Requirements:
Would you return all of this data exactly, leaving nothing out?
──────────────────────────────
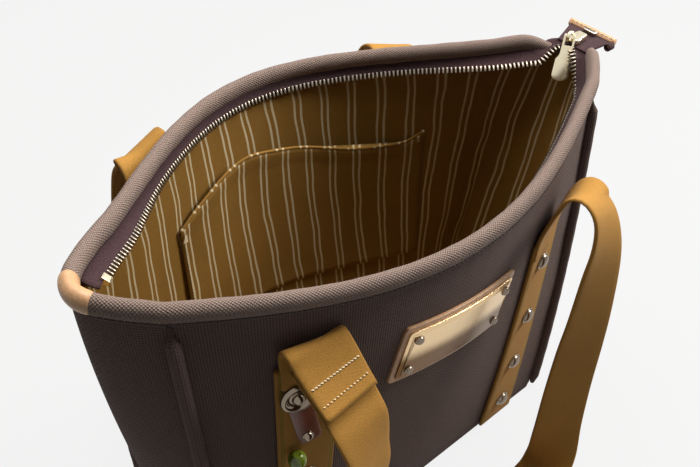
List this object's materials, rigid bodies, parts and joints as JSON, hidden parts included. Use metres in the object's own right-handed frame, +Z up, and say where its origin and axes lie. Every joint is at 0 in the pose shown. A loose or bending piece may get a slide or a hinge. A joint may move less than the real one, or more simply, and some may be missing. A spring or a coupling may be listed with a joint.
{
  "type": "shoulder bag",
  "caption": "Zip-top canvas shoulder bag with two webbing handles, corner piping, padded rim, striped lining and inner pocket",
  "frame": {"origin": "middle of the underside, on the table", "axes": "+X along the mouth towards the zip tail, +Y to the back, +Z up"},
  "size_m": [0.4146, 0.3127, 0.2938],
  "materials": {
    "canvas": "basket-woven dark brown canvas",
    "lining": "ochre cotton with pale stripes",
    "webbing": "dense ochre webbing",
    "tan_leather": "smooth tan leather",
    "dark_leather": "polished dark red-brown leather",
    "plate": "polished pale brass",
    "studs": "polished nickel",
    "zip_brass": "polished pale gold",
    "zip_teeth": "dull nickel",
    "ring": "aged dark brass",
    "zip_tape": "woven dark brown tape",
    "board": "stiff fibre board",
    "bead": "glossy green"
  },
  "bodies": {
    "bag": {"front_panel": "canvas", "back_panel": "canvas", "left_gusset": "canvas", "right_gusset": "canvas", "base_panel": "canvas", "base_board": "board", "front_left_piping": "canvas", "front_right_piping": "canvas", "back_left_piping": "canvas", "back_right_piping": "canvas", "front_rim_roll": "canvas", "back_rim_roll": "canvas", "left_tip_tab": "tan_leather", "lining": "lining", "inner_pocket": "lining", "front_left_strip": "webbing", "front_right_strip": "webbing", "back_left_strip": "webbing", "back_right_strip": "webbing", "front_left_stud_1": "studs", "front_left_stud_2": "studs", "front_left_stud_3": "studs", "front_right_stud_1": "studs", "front_right_stud_2": "studs", "front_right_stud_3": "studs", "front_right_stud_4": "studs", "back_left_stud_1": "studs", "back_left_stud_2": "studs", "back_left_stud_3": "studs", "back_left_stud_4": "studs", "back_right_stud_1": "studs", "back_right_stud_2": "studs", "back_right_stud_3": "studs", "back_right_stud_4": "studs", "plate_leather_patch": "tan_leather", "blank_plate": "plate", "plate_rivet_upper_left": "studs", "plate_rivet_upper_right": "studs", "plate_rivet_lower_left": "studs", "plate_rivet_lower_right": "studs", "front_zip_tape": "zip_tape", "back_zip_tape": "zip_tape", "front_zip_teeth": "zip_teeth", "back_zip_teeth": "zip_teeth", "front_zip_top_stop": "zip_brass", "back_zip_top_stop": "zip_brass", "zip_tail": "zip_tape", "tail_leather": "tan_leather", "zip_retainer": "zip_teeth", "ring_tab": "zip_tape"},
    "front_handle": {"front_handle": "webbing", "front_handle_stitched_end": "webbing"},
    "back_handle": {"back_handle": "webbing"},
    "slider": {"zip_slider": "zip_brass"},
    "pull": {"zip_pull": "zip_brass"},
    "ring": {"d_ring": "ring"},
    "charm": {"charm_tab": "dark_leather", "charm_head": "studs", "charm_bead": "bead"}
  },
  "joints": [
    {"name": "front_handle_swing", "type": "hinge", "parent": "bag", "child": "front_handle", "pos_m": [0, -0.08968, 0.2325], "axis": [-1, 0, 0], "range_deg": [0, 160]},
    {"name": "back_handle_swing", "type": "hinge", "parent": "bag", "child": "back_handle", "pos_m": [0, 0.11804, 0.25], "axis": [1, 0, 0], "range_deg": [0, 160]},
    {"name": "slider_travel", "type": "slide", "parent": "bag", "child": "slider", "axis": [-1, 0, 0], "range_m": [0, 0.003]},
    {"name": "pull_swing", "type": "hinge", "parent": "slider", "child": "pull", "pos_m": [0.1845, 0.006, 0.2899], "axis": [0, 1, 0], "range_deg": [0, 150]},
    {"name": "ring_swing", "type": "hinge", "parent": "bag", "child": "ring", "pos_m": [0.2065, -0.01263, 0.2828], "axis": [1, 0, 0], "range_deg": [-70, 15]},
    {"name": "charm_swing", "type": "hinge", "parent": "bag", "child": "charm", "pos_m": [-0.10955, -0.0624, 0.20515], "axis": [-0.2818, -0.9591, 0.0275], "range_deg": [-10, 10]}
  ]
}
──────────────────────────────
Finished answer:
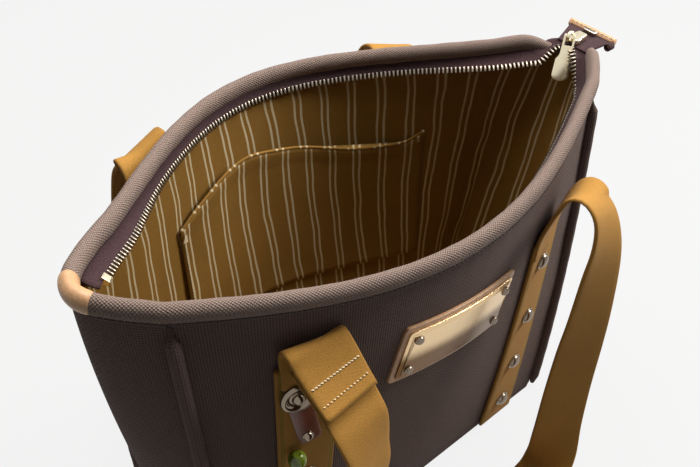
List this object's materials, rigid bodies, parts and joints as JSON, hidden parts included. Use metres in the object's own right-handed frame, +Z up, and say where its origin and axes lie. Every joint is at 0 in the pose shown. A loose or bending piece may get a slide or a hinge. A joint may move less than the real one, or more simply, and some may be missing. A spring or a coupling may be listed with a joint.
{
  "type": "shoulder bag",
  "caption": "Zip-top canvas shoulder bag with two webbing handles, corner piping, padded rim, striped lining and inner pocket",
  "frame": {"origin": "middle of the underside, on the table", "axes": "+X along the mouth towards the zip tail, +Y to the back, +Z up"},
  "size_m": [0.4146, 0.3127, 0.2938],
  "materials": {
    "canvas": "basket-woven dark brown canvas",
    "lining": "ochre cotton with pale stripes",
    "webbing": "dense ochre webbing",
    "tan_leather": "smooth tan leather",
    "dark_leather": "polished dark red-brown leather",
    "plate": "polished pale brass",
    "studs": "polished nickel",
    "zip_brass": "polished pale gold",
    "zip_teeth": "dull nickel",
    "ring": "aged dark brass",
    "zip_tape": "woven dark brown tape",
    "board": "stiff fibre board",
    "bead": "glossy green"
  },
  "bodies": {
    "bag": {"front_panel": "canvas", "back_panel": "canvas", "left_gusset": "canvas", "right_gusset": "canvas", "base_panel": "canvas", "base_board": "board", "front_left_piping": "canvas", "front_right_piping": "canvas", "back_left_piping": "canvas", "back_right_piping": "canvas", "front_rim_roll": "canvas", "back_rim_roll": "canvas", "left_tip_tab": "tan_leather", "lining": "lining", "inner_pocket": "lining", "front_left_strip": "webbing", "front_right_strip": "webbing", "back_left_strip": "webbing", "back_right_strip": "webbing", "front_left_stud_1": "studs", "front_left_stud_2": "studs", "front_left_stud_3": "studs", "front_right_stud_1": "studs", "front_right_stud_2": "studs", "front_right_stud_3": "studs", "front_right_stud_4": "studs", "back_left_stud_1": "studs", "back_left_stud_2": "studs", "back_left_stud_3": "studs", "back_left_stud_4": "studs", "back_right_stud_1": "studs", "back_right_stud_2": "studs", "back_right_stud_3": "studs", "back_right_stud_4": "studs", "plate_leather_patch": "tan_leather", "blank_plate": "plate", "plate_rivet_upper_left": "studs", "plate_rivet_upper_right": "studs", "plate_rivet_lower_left": "studs", "plate_rivet_lower_right": "studs", "front_zip_tape": "zip_tape", "back_zip_tape": "zip_tape", "front_zip_teeth": "zip_teeth", "back_zip_teeth": "zip_teeth", "front_zip_top_stop": "zip_brass", "back_zip_top_stop": "zip_brass", "zip_tail": "zip_tape", "tail_leather": "tan_leather", "zip_retainer": "zip_teeth", "ring_tab": "zip_tape"},
    "front_handle": {"front_handle": "webbing", "front_handle_stitched_end": "webbing"},
    "back_handle": {"back_handle": "webbing"},
    "slider": {"zip_slider": "zip_brass"},
    "pull": {"zip_pull": "zip_brass"},
    "ring": {"d_ring": "ring"},
    "charm": {"charm_tab": "dark_leather", "charm_head": "studs", "charm_bead": "bead"}
  },
  "joints": [
    {"name": "front_handle_swing", "type": "hinge", "parent": "bag", "child": "front_handle", "pos_m": [0, -0.08968, 0.2325], "axis": [-1, 0, 0], "range_deg": [0, 160]},
    {"name": "back_handle_swing", "type": "hinge", "parent": "bag", "child": "back_handle", "pos_m": [0, 0.11804, 0.25], "axis": [1, 0, 0], "range_deg": [0, 160]},
    {"name": "slider_travel", "type": "slide", "parent": "bag", "child": "slider", "axis": [-1, 0, 0], "range_m": [0, 0.003]},
    {"name": "pull_swing", "type": "hinge", "parent": "slider", "child": "pull", "pos_m": [0.1845, 0.006, 0.2899], "axis": [0, 1, 0], "range_deg": [0, 150]},
    {"name": "ring_swing", "type": "hinge", "parent": "bag", "child": "ring", "pos_m": [0.2065, -0.01263, 0.2828], "axis": [1, 0, 0], "range_deg": [-70, 15]},
    {"name": "charm_swing", "type": "hinge", "parent": "bag", "child": "charm", "pos_m": [-0.10955, -0.0624, 0.20515], "axis": [-0.2818, -0.9591, 0.0275], "range_deg": [-10, 10]}
  ]
}